Brahms’s Serenades offer two faces of the developing composer: the First a richly confident celebration of his Viennese antecedents, the Second exuding a shadowy inner world.

A key to the success of the First is tempo: at 40 minutes, it exceeds most symphonies. One may understand why an English critic in 1872 wrote that ‘the last note of the work was unanimously hailed as a relief’. Riccardo Chailly’s recent Gewandhaus recording (Decca), five minutes shorter than Jaime Martin’s with the Gävle Symphony, provides a Brahmsian masterclass – swift, lithe, and sparing of accent; Martin offers melting loveliness but a certain plodding predictability. Brahms comes close to Dvoπák in this opening Allegro molto, with its drones, jaunty bass-line rhythms, and streaming melodies from horn and upper strings. The Gävle Symphony’s pastoral winds sound sleepy, and lower strings too stately, further confirmed in a tame Scherzo. A dreamy Adagio non troppo given a nicely rustling inner texture here promotes the idea of a serenade as soothing evening music.

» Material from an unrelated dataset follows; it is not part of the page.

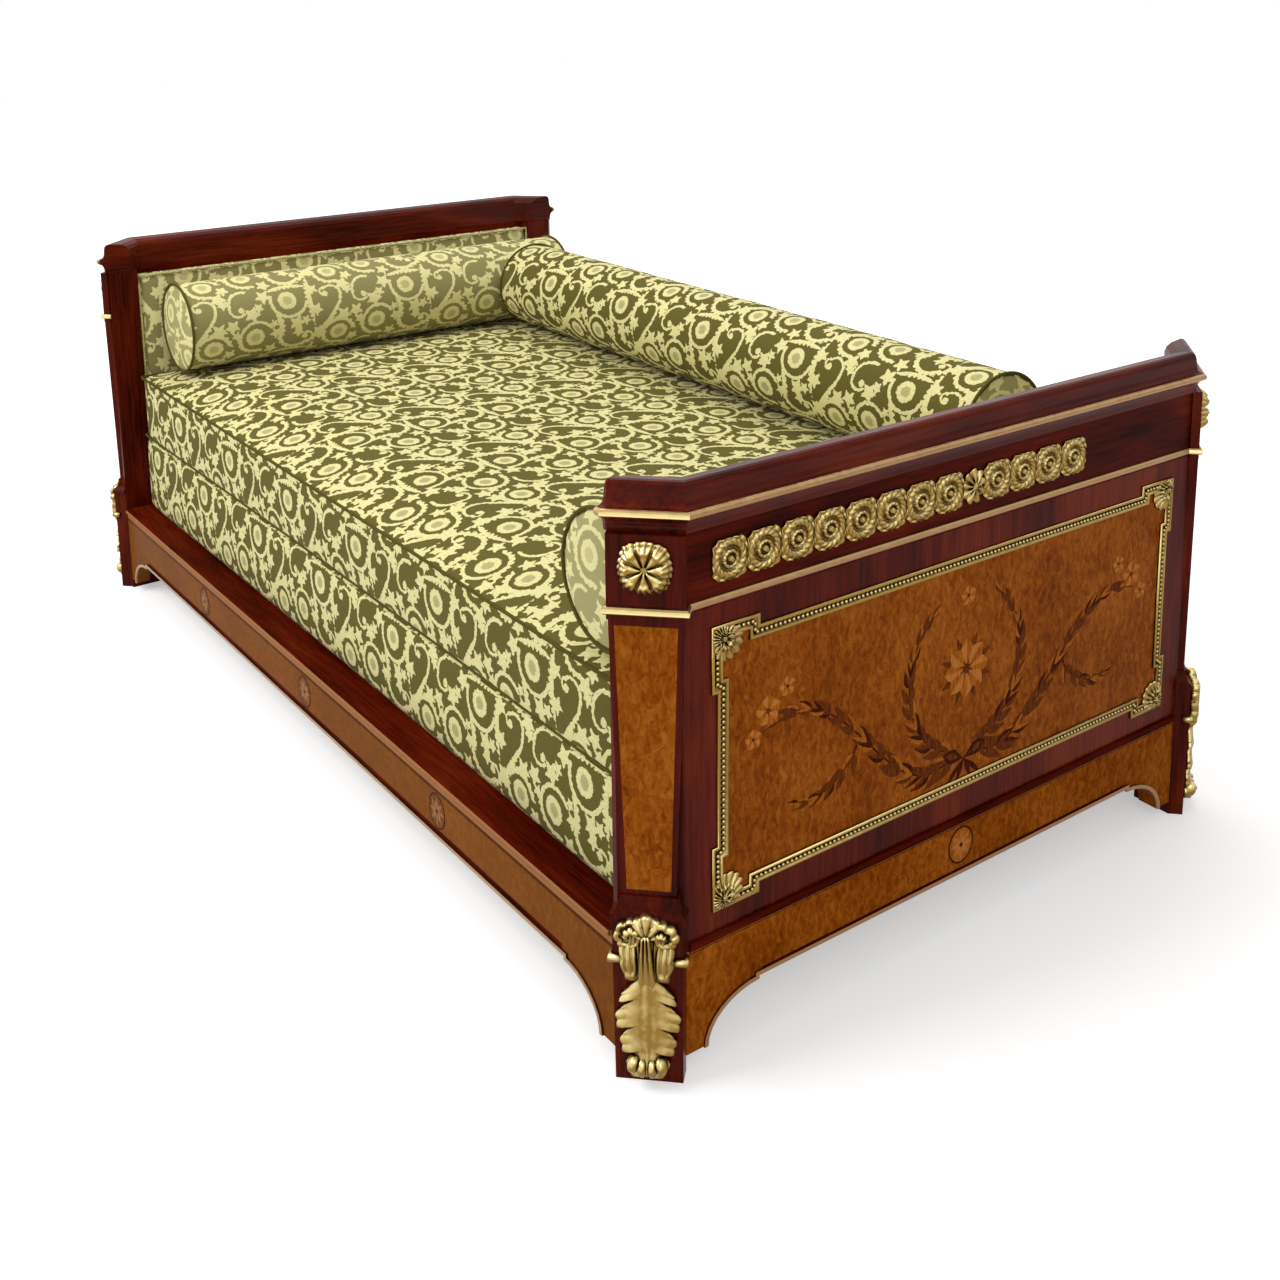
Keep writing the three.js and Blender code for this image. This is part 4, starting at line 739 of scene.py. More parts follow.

But the minuets, Scherzo and rondo that follow need to spring into life: this rondo’s rhythms have the mannered emphasis of a high-stepping horse.

No surprise that the First Serenade’s smaller, darkling sister was a favourite of Brahms’s: its crepuscular scoring (violas, cellos, basses and winds), and its playful manipulation of metre and rhythm are inimitable. In this Adagio, a beautifully balanced wind chorale glides across a sea of bass pizzicatos and Martin gives its Quasi menuetto character a loose, lolloping swing. But the Gävle players can sound slow-witted in the Scherzo’s cross-rhythms, which Chailly pin-points with precision.